### [PROBLEM]
Output the material below in its entirety, exactly as given.

### [DATA BLOCK]
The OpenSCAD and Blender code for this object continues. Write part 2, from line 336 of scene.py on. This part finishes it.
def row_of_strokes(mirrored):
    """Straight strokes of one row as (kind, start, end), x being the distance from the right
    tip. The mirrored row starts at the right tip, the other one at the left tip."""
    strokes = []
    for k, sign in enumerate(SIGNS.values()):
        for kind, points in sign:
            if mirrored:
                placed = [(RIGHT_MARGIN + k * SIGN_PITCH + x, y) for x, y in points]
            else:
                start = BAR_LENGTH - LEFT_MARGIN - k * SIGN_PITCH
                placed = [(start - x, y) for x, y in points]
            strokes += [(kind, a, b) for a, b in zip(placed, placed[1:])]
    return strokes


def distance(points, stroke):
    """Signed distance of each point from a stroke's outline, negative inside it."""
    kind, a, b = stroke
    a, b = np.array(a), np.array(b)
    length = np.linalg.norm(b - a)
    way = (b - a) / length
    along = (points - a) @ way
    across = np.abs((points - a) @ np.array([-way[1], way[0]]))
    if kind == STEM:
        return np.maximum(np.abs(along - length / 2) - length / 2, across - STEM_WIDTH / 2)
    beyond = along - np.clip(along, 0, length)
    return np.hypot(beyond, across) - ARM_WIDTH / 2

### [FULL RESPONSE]
The OpenSCAD and Blender code for this object continues. Write part 2, from line 336 of scene.py on. This part finishes it.
def row_of_strokes(mirrored):
    """Straight strokes of one row as (kind, start, end), x being the distance from the right
    tip. The mirrored row starts at the right tip, the other one at the left tip."""
    strokes = []
    for k, sign in enumerate(SIGNS.values()):
        for kind, points in sign:
            if mirrored:
                placed = [(RIGHT_MARGIN + k * SIGN_PITCH + x, y) for x, y in points]
            else:
                start = BAR_LENGTH - LEFT_MARGIN - k * SIGN_PITCH
                placed = [(start - x, y) for x, y in points]
            strokes += [(kind, a, b) for a, b in zip(placed, placed[1:])]
    return strokes


def distance(points, stroke):
    """Signed distance of each point from a stroke's outline, negative inside it."""
    kind, a, b = stroke
    a, b = np.array(a), np.array(b)
    length = np.linalg.norm(b - a)
    way = (b - a) / length
    along = (points - a) @ way
    across = np.abs((points - a) @ np.array([-way[1], way[0]]))
    if kind == STEM:
        return np.maximum(np.abs(along - length / 2) - length / 2, across - STEM_WIDTH / 2)
    beyond = along - np.clip(along, 0, length)
    return np.hypot(beyond, across) - ARM_WIDTH / 2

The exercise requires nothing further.